= Exercise =
Which lines hold the word "lifts"? Copy each one.

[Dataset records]
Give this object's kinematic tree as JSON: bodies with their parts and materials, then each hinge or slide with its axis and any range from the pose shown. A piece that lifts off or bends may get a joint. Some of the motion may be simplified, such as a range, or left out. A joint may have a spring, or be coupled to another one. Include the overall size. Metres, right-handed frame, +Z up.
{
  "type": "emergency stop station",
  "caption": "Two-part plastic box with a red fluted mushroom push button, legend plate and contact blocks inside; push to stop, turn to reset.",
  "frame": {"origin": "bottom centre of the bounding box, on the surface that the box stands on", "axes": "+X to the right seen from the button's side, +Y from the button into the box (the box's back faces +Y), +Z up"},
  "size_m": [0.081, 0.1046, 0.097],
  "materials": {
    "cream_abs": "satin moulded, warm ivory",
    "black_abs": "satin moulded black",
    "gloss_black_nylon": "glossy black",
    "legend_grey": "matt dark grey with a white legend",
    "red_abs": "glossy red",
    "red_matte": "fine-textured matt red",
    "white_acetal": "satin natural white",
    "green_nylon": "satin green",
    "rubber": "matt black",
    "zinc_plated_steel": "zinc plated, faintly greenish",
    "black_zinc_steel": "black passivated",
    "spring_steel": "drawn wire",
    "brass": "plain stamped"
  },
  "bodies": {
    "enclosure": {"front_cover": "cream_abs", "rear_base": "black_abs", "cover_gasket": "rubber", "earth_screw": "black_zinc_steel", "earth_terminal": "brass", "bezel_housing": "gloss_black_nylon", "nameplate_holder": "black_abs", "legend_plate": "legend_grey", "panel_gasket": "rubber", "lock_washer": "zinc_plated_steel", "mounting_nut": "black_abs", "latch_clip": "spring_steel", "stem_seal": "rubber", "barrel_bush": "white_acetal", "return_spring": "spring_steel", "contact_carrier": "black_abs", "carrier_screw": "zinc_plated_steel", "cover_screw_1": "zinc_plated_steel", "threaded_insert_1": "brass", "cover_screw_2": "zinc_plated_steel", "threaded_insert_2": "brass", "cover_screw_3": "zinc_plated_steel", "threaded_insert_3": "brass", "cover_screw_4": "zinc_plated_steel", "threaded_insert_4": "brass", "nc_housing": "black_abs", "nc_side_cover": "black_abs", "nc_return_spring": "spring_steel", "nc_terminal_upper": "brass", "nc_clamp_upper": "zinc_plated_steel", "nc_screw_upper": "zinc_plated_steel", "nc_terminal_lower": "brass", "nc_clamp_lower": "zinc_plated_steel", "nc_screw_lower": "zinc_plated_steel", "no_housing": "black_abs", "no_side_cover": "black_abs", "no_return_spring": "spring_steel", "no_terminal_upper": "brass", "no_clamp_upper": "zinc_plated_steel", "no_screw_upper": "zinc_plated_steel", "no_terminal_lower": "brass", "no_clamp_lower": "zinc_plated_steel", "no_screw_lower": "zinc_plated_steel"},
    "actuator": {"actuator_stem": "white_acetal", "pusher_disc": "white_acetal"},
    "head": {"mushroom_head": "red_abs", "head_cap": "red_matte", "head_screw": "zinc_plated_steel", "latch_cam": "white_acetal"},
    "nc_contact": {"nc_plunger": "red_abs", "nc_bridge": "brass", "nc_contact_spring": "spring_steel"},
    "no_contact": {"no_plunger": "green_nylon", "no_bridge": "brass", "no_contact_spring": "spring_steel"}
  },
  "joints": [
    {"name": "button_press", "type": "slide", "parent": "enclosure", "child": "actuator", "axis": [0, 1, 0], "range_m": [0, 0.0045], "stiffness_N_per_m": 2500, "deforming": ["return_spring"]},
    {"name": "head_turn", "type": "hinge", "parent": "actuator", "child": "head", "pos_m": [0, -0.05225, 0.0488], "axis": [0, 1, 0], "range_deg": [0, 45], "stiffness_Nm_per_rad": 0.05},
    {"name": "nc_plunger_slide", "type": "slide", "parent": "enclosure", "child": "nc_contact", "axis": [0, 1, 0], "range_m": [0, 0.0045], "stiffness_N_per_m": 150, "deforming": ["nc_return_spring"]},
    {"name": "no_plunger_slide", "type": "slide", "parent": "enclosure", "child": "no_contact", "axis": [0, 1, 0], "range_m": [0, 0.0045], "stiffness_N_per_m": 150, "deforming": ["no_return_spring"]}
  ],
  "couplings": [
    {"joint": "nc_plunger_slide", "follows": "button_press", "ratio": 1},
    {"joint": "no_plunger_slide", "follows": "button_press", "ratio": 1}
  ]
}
...
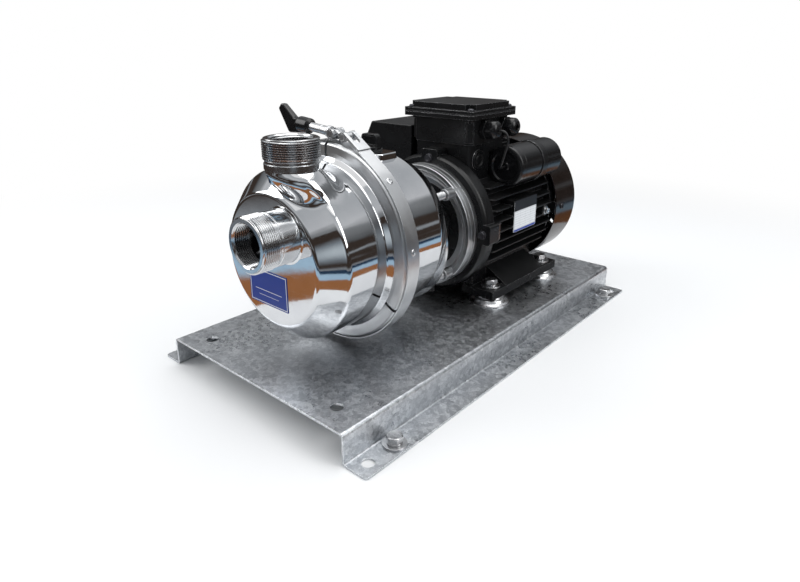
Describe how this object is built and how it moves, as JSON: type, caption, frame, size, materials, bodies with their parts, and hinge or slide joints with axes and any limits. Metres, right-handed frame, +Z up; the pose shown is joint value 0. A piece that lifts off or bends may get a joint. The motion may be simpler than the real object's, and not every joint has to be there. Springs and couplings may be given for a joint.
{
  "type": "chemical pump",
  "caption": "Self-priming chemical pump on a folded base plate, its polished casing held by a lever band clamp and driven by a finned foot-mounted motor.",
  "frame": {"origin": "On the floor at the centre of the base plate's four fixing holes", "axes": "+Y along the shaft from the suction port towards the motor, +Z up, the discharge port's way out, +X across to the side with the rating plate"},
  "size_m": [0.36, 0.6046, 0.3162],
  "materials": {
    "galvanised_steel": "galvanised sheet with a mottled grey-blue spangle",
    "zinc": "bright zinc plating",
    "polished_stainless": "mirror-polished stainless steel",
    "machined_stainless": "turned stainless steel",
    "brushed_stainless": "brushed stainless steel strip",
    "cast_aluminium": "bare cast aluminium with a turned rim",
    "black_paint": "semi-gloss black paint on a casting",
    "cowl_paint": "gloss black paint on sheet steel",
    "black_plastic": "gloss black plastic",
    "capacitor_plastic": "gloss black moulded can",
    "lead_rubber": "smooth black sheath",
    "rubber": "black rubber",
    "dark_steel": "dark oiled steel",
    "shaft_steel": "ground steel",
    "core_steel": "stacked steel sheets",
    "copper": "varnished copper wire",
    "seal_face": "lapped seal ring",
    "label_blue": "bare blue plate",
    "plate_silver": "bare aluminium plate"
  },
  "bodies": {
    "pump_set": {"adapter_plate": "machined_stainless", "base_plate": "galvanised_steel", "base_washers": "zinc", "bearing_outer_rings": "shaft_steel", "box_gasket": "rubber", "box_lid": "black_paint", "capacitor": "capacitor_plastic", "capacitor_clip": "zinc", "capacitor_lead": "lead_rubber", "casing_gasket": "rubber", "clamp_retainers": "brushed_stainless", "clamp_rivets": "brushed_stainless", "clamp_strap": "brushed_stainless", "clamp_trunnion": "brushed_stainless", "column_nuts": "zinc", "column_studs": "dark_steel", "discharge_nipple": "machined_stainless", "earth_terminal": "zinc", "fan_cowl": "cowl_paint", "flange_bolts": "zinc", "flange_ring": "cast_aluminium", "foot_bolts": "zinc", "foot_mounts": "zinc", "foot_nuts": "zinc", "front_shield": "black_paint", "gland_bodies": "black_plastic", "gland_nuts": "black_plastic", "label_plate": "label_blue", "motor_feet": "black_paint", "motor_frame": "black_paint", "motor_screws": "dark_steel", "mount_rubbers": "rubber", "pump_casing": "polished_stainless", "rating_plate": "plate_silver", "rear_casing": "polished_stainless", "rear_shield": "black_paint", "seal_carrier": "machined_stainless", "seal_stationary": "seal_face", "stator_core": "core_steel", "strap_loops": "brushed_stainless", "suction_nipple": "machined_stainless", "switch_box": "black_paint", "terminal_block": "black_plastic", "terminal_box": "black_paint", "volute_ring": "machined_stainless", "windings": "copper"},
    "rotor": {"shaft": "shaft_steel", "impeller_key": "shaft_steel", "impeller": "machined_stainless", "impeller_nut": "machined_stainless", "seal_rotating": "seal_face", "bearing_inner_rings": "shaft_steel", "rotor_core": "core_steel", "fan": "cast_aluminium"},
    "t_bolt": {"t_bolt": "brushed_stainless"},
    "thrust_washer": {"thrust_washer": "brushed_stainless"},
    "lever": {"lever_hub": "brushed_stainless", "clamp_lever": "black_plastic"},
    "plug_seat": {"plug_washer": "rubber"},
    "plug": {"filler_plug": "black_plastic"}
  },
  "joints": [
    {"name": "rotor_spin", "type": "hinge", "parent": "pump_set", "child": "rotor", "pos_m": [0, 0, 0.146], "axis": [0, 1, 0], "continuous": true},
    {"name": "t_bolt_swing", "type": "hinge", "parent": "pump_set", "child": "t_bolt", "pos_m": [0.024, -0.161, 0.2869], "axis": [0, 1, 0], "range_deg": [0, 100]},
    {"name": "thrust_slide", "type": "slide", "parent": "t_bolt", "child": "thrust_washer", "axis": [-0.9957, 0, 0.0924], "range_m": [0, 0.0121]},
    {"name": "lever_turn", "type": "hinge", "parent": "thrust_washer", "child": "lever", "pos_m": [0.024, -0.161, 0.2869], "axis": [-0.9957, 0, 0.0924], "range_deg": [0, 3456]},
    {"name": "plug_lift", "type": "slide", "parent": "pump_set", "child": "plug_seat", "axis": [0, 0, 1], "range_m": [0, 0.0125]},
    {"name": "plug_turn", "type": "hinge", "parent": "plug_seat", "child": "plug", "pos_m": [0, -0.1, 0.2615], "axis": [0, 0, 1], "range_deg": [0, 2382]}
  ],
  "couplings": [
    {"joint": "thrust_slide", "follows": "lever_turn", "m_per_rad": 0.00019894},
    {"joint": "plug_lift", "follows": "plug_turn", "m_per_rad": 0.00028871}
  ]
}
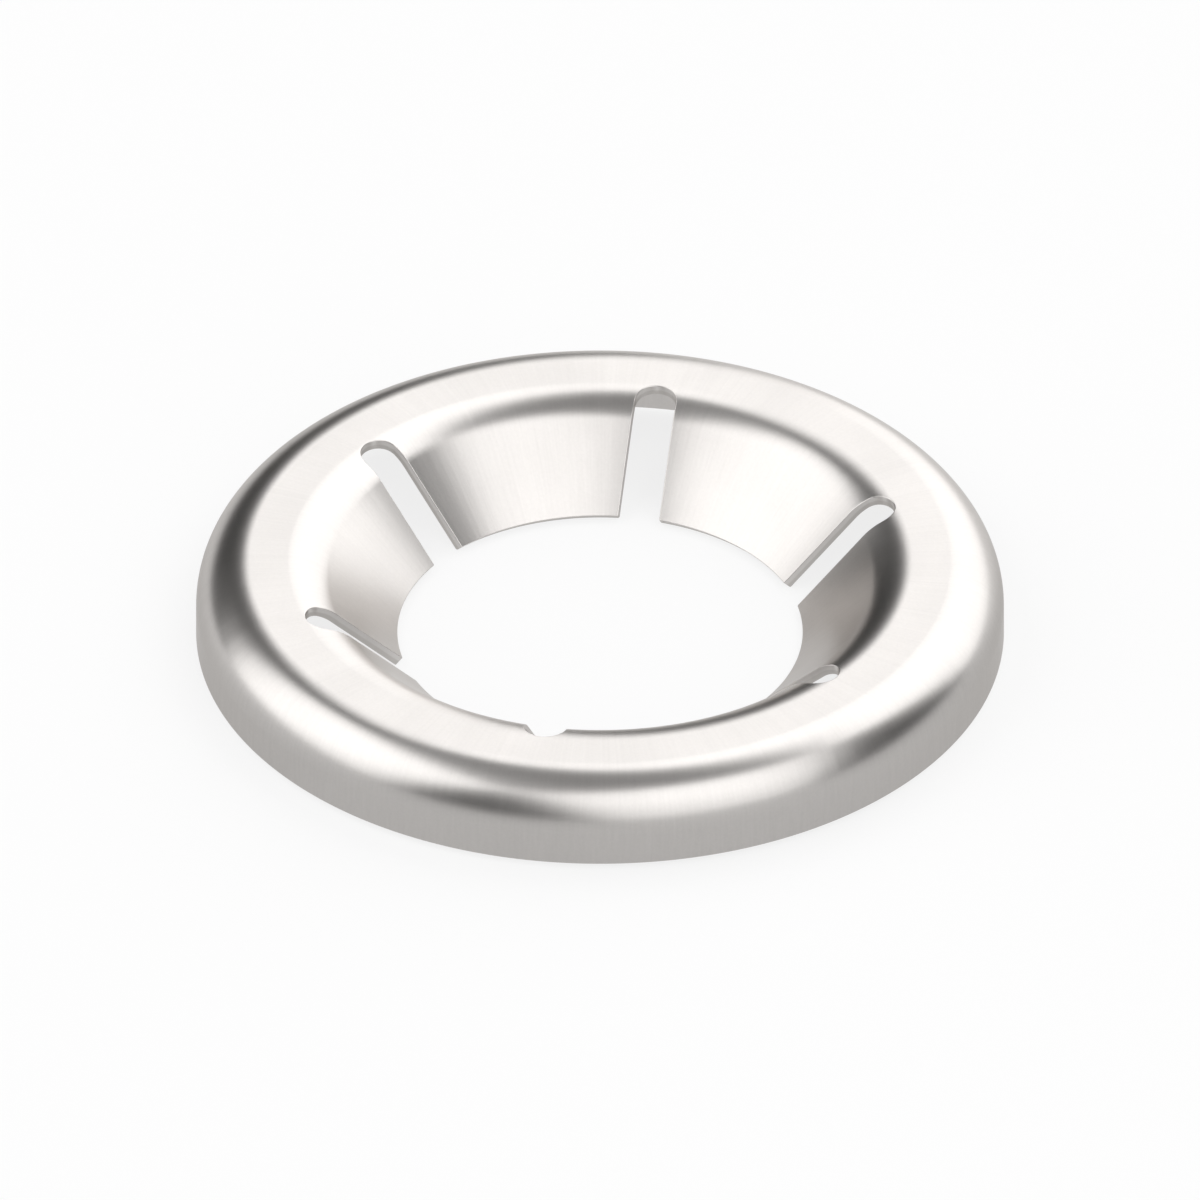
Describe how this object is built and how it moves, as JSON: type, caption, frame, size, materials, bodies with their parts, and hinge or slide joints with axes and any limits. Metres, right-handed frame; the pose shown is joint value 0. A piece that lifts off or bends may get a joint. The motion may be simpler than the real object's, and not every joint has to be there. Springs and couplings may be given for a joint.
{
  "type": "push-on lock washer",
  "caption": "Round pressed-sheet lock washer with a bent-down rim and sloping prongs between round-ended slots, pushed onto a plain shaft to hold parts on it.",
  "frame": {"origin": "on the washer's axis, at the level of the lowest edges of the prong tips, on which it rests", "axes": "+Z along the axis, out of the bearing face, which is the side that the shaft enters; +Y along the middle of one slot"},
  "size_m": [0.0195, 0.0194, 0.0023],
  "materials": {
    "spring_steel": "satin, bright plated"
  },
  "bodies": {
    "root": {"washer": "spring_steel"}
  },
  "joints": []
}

= Complete response =
Give this object's kinematic tree as JSON: bodies with their parts and materials, then each hinge or slide with its axis and any range from the pose shown. A piece that lifts off or bends may get a joint. Some of the motion may be simplified, such as a range, or left out. A joint may have a spring, or be coupled to another one. Include the overall size. Metres, right-handed frame, +Z up.
Describe how this object is built and how it moves, as JSON: type, caption, frame, size, materials, bodies with their parts, and hinge or slide joints with axes and any limits. Metres, right-handed frame, +Z up; the pose shown is joint value 0. A piece that lifts off or bends may get a joint. The motion may be simpler than the real object's, and not every joint has to be there. Springs and couplings may be given for a joint.
Describe how this object is built and how it moves, as JSON: type, caption, frame, size, materials, bodies with their parts, and hinge or slide joints with axes and any limits. Metres, right-handed frame; the pose shown is joint value 0. A piece that lifts off or bends may get a joint. The motion may be simpler than the real object's, and not every joint has to be there. Springs and couplings may be given for a joint.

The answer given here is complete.